The imagination is out of question. It is the values of the known, it is that which has been examined and proven that is safe. It is the “wisdom of the ages” – in the words of Edmund Burke, the father of modern conservatism, facing in these words an earlier provoked shift in reality, that of the French revolution  –  that is trustworthy. To relentlessly try to fix that which has persisted, in face of the river’s currents, anchors of society. In an unimaginable future, it is not imagination which prevails, but the grounded stability of what is known.

This action is called conservation. This concept is called conservatism. We are conservatives. Today, this is the role expected from us. To preserve the status quo at any cost, in a constant struggle against the currents of time. To be the guardians of culture against the flow of history.

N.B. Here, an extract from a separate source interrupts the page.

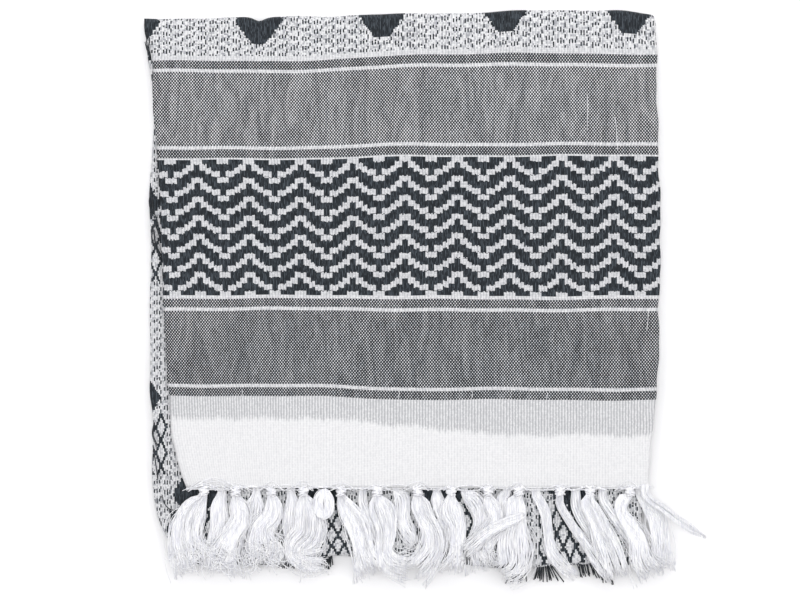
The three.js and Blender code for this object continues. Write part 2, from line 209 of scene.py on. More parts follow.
def looseness(x, y):
    # long soft swells of cloth that nobody ironed
    return (0.22 * np.sin(x / 38 + y / 90) + 0.16 * np.sin(y / 31 - x / 120)
            + 0.10 * np.sin(x / 15.5 + 1.7 * np.sin(y / 40)) + 0.06 * np.sin(y / 11 + x / 23))


def settle(y):
    return layers["settleDepth"] * smoothStep(y, 116, 200)


def foldStations(startY, foldY, height, foldHeight, count, foldCount, foldShare, backTo=None):
    # the way along the cloth, seen from the side: flat, round a big fold, and back
    side = 1 if foldY > startY else -1
    centre = foldY - side * layers["foldReach"]
    flat = np.linspace(startY, centre, count)
    angle = np.linspace(0, math.pi * foldShare, foldCount + 1)[1:]
    y = np.concatenate([flat, centre + side * layers["foldReach"] * np.sin(angle)])
    z = np.concatenate([np.full(count, height), height - foldHeight / 2 * (1 - np.cos(angle))])
    outY = np.concatenate([np.zeros(count), side * np.sin(angle)])
    outZ = np.concatenate([np.ones(count), np.cos(angle)])
    if backTo is not None:
        back = np.linspace(centre, backTo, max(4, int(abs(centre - backTo) / 3)))[1:]
        y = np.concatenate([y, back])
        z = np.concatenate([z, np.full(len(back), height - foldHeight)])
        outY = np.concatenate([outY, np.zeros(len(back))])
        outZ = np.concatenate([outZ, -np.ones(len(back))])
    length = np.concatenate([[0], np.cumsum(np.hypot(np.diff(y), np.diff(z)))])
    return list(zip(y, z, outY, outZ, length))


def crossSection(plain, turned, count, turnCount, tuck, turnDepth):
    # the way across: flat from the plain edge, round the side fold, and a little way back
    side = 1 if turned > plain else -1
    centre = turned - side * layers["edgeReach"]
    flat = np.linspace(plain, centre, count)
    angle = np.linspace(0, math.pi, turnCount + 1)[1:]
    back = centre - side * np.linspace(0, tuck, 4)[1:]
    x = np.concatenate([flat, centre + side * layers["edgeReach"] * np.sin(angle), back])
    depth = np.concatenate([np.zeros(count), turnDepth / 2 * (1 - np.cos(angle)), np.full(3, turnDepth)])
    steps = np.hypot(np.diff(x), np.diff(depth))
    flatX = plain + side * np.concatenate([[0], np.cumsum(steps)])
    return x, depth, flatX


def gridPiece(name, columns, rows):
    bpy.ops.object.select_all(action='DESELECT')
    bpy.ops.mesh.primitive_grid_add(x_subdivisions=columns - 1, y_subdivisions=rows - 1, size=2)
    piece = bpy.context.object
    piece.name = name
    piece.data.name = name
    return piece


def layCloth(name, points, clothX, clothY, thickness, flip=False):
    # shapes a grid into the folded sheet, keeps each point's place in the flat cloth as its weave map
    # and gives it its thickness. points: rows x columns x 3, the outside skin, in millimetres
    rows, columns = clothX.shape
    piece = gridPiece(name, columns, rows)
    mesh = piece.data
    mesh.vertices.foreach_set("co", (points * mm).reshape(-1).astype(np.float32))
    corner = np.empty(len(mesh.loops), dtype=np.int32)
    mesh.loops.foreach_get("vertex_index", corner)
    weave = np.stack([clothX.reshape(-1)[corner], clothY.reshape(-1)[corner]], axis=1) * mm
    while mesh.uv_layers:
        mesh.uv_layers.remove(mesh.uv_layers[0])
    mesh.uv_layers.new(name="weave").data.foreach_set("uv", weave.reshape(-1).astype(np.float32))
    if flip:
        mesh.flip_normals()
    mesh.update()
    selectOnly(piece)
    shell = piece.modifiers.new("thickness", 'SOLIDIFY')
    shell.thickness = thickness * mm
    shell.offset = -1
    bpy.ops.object.modifier_apply(modifier=shell.name)
    bpy.ops.object.shade_smooth()
    return piece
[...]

This is not the first time in history this “open call” has been set out. Yet it is more open than ever, and our awareness and influence greater than before, as both exposure to the details of the complexities that conflicts us, as well as the tools to react to it are increasingly available.

To knowingly explore the idea of creation not from the pools of imagination, but from the values and customs crystallised through social evolution. Today this idea in itself seems quite a radical future-thinking agenda, and in the current dynamics of time, quite imaginative in its own right.